### [Goal]
Write out all the material exactly. Leave nothing out.

### [Data excerpt]
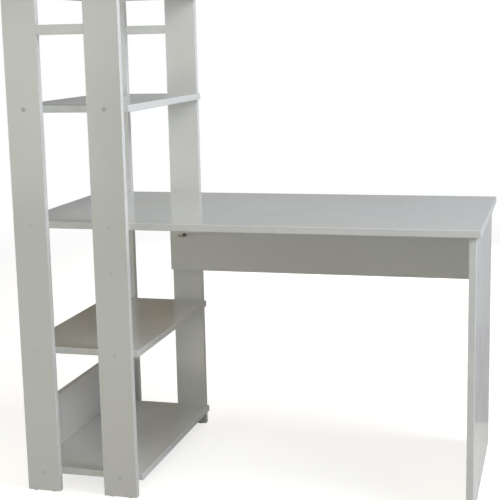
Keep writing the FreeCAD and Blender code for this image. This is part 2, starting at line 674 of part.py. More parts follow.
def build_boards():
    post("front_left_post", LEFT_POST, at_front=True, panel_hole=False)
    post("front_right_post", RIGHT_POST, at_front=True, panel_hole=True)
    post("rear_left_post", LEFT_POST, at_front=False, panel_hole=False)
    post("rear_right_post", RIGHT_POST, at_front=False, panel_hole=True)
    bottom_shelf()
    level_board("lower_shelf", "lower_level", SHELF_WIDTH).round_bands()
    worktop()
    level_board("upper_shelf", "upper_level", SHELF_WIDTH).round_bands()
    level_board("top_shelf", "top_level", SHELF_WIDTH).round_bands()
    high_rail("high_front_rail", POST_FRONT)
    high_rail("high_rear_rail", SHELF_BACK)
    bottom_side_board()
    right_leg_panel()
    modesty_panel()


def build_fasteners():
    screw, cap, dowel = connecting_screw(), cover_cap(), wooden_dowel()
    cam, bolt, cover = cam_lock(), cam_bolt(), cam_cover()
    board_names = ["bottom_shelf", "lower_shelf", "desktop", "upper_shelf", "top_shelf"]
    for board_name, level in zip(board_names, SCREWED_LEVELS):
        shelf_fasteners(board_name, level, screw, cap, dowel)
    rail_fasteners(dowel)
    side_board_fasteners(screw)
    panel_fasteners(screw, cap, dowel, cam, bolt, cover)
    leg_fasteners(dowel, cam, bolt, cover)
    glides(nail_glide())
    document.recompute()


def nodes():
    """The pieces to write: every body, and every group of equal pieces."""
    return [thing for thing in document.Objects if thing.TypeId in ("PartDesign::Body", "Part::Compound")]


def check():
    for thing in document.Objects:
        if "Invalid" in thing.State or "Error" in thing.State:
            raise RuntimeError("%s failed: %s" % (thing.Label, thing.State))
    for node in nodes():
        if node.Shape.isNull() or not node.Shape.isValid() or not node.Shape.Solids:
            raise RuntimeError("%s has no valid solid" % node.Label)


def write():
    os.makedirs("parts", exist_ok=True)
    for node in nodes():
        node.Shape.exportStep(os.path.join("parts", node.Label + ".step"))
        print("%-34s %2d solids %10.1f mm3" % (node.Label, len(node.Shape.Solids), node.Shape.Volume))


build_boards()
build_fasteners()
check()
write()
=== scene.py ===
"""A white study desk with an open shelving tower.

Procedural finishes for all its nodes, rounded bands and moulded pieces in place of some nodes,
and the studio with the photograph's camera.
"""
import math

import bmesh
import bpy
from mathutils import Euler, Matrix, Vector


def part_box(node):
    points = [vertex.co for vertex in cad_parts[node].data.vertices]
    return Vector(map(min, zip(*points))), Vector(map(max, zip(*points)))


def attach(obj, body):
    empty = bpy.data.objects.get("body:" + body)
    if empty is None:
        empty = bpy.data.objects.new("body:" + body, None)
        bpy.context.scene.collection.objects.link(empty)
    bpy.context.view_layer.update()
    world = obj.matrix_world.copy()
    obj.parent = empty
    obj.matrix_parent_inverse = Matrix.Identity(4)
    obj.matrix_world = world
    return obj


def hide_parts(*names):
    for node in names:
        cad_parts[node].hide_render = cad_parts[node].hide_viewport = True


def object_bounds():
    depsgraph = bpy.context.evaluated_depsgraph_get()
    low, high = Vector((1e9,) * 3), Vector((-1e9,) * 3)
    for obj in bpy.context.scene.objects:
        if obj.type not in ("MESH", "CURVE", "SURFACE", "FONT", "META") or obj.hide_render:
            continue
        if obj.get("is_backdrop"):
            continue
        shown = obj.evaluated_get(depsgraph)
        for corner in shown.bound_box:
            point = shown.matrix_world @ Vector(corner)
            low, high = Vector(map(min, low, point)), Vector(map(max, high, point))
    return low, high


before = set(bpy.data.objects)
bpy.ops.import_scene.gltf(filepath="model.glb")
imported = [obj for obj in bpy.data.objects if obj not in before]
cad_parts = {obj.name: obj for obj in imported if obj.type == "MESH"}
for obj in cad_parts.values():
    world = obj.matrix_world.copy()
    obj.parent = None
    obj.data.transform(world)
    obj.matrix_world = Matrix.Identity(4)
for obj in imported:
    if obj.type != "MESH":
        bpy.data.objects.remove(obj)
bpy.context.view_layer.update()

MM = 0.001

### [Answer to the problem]
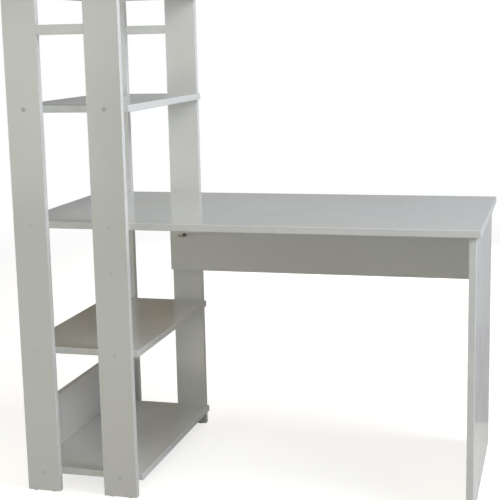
Keep writing the FreeCAD and Blender code for this image. This is part 2, starting at line 674 of part.py. More parts follow.
def build_boards():
    post("front_left_post", LEFT_POST, at_front=True, panel_hole=False)
    post("front_right_post", RIGHT_POST, at_front=True, panel_hole=True)
    post("rear_left_post", LEFT_POST, at_front=False, panel_hole=False)
    post("rear_right_post", RIGHT_POST, at_front=False, panel_hole=True)
    bottom_shelf()
    level_board("lower_shelf", "lower_level", SHELF_WIDTH).round_bands()
    worktop()
    level_board("upper_shelf", "upper_level", SHELF_WIDTH).round_bands()
    level_board("top_shelf", "top_level", SHELF_WIDTH).round_bands()
    high_rail("high_front_rail", POST_FRONT)
    high_rail("high_rear_rail", SHELF_BACK)
    bottom_side_board()
    right_leg_panel()
    modesty_panel()


def build_fasteners():
    screw, cap, dowel = connecting_screw(), cover_cap(), wooden_dowel()
    cam, bolt, cover = cam_lock(), cam_bolt(), cam_cover()
    board_names = ["bottom_shelf", "lower_shelf", "desktop", "upper_shelf", "top_shelf"]
    for board_name, level in zip(board_names, SCREWED_LEVELS):
        shelf_fasteners(board_name, level, screw, cap, dowel)
    rail_fasteners(dowel)
    side_board_fasteners(screw)
    panel_fasteners(screw, cap, dowel, cam, bolt, cover)
    leg_fasteners(dowel, cam, bolt, cover)
    glides(nail_glide())
    document.recompute()


def nodes():
    """The pieces to write: every body, and every group of equal pieces."""
    return [thing for thing in document.Objects if thing.TypeId in ("PartDesign::Body", "Part::Compound")]


def check():
    for thing in document.Objects:
        if "Invalid" in thing.State or "Error" in thing.State:
            raise RuntimeError("%s failed: %s" % (thing.Label, thing.State))
    for node in nodes():
        if node.Shape.isNull() or not node.Shape.isValid() or not node.Shape.Solids:
            raise RuntimeError("%s has no valid solid" % node.Label)


def write():
    os.makedirs("parts", exist_ok=True)
    for node in nodes():
        node.Shape.exportStep(os.path.join("parts", node.Label + ".step"))
        print("%-34s %2d solids %10.1f mm3" % (node.Label, len(node.Shape.Solids), node.Shape.Volume))


build_boards()
build_fasteners()
check()
write()
=== scene.py ===
"""A white study desk with an open shelving tower.

Procedural finishes for all its nodes, rounded bands and moulded pieces in place of some nodes,
and the studio with the photograph's camera.
"""
import math

import bmesh
import bpy
from mathutils import Euler, Matrix, Vector


def part_box(node):
    points = [vertex.co for vertex in cad_parts[node].data.vertices]
    return Vector(map(min, zip(*points))), Vector(map(max, zip(*points)))


def attach(obj, body):
    empty = bpy.data.objects.get("body:" + body)
    if empty is None:
        empty = bpy.data.objects.new("body:" + body, None)
        bpy.context.scene.collection.objects.link(empty)
    bpy.context.view_layer.update()
    world = obj.matrix_world.copy()
    obj.parent = empty
    obj.matrix_parent_inverse = Matrix.Identity(4)
    obj.matrix_world = world
    return obj


def hide_parts(*names):
    for node in names:
        cad_parts[node].hide_render = cad_parts[node].hide_viewport = True


def object_bounds():
    depsgraph = bpy.context.evaluated_depsgraph_get()
    low, high = Vector((1e9,) * 3), Vector((-1e9,) * 3)
    for obj in bpy.context.scene.objects:
        if obj.type not in ("MESH", "CURVE", "SURFACE", "FONT", "META") or obj.hide_render:
            continue
        if obj.get("is_backdrop"):
            continue
        shown = obj.evaluated_get(depsgraph)
        for corner in shown.bound_box:
            point = shown.matrix_world @ Vector(corner)
            low, high = Vector(map(min, low, point)), Vector(map(max, high, point))
    return low, high


before = set(bpy.data.objects)
bpy.ops.import_scene.gltf(filepath="model.glb")
imported = [obj for obj in bpy.data.objects if obj not in before]
cad_parts = {obj.name: obj for obj in imported if obj.type == "MESH"}
for obj in cad_parts.values():
    world = obj.matrix_world.copy()
    obj.parent = None
    obj.data.transform(world)
    obj.matrix_world = Matrix.Identity(4)
for obj in imported:
    if obj.type != "MESH":
        bpy.data.objects.remove(obj)
bpy.context.view_layer.update()

MM = 0.001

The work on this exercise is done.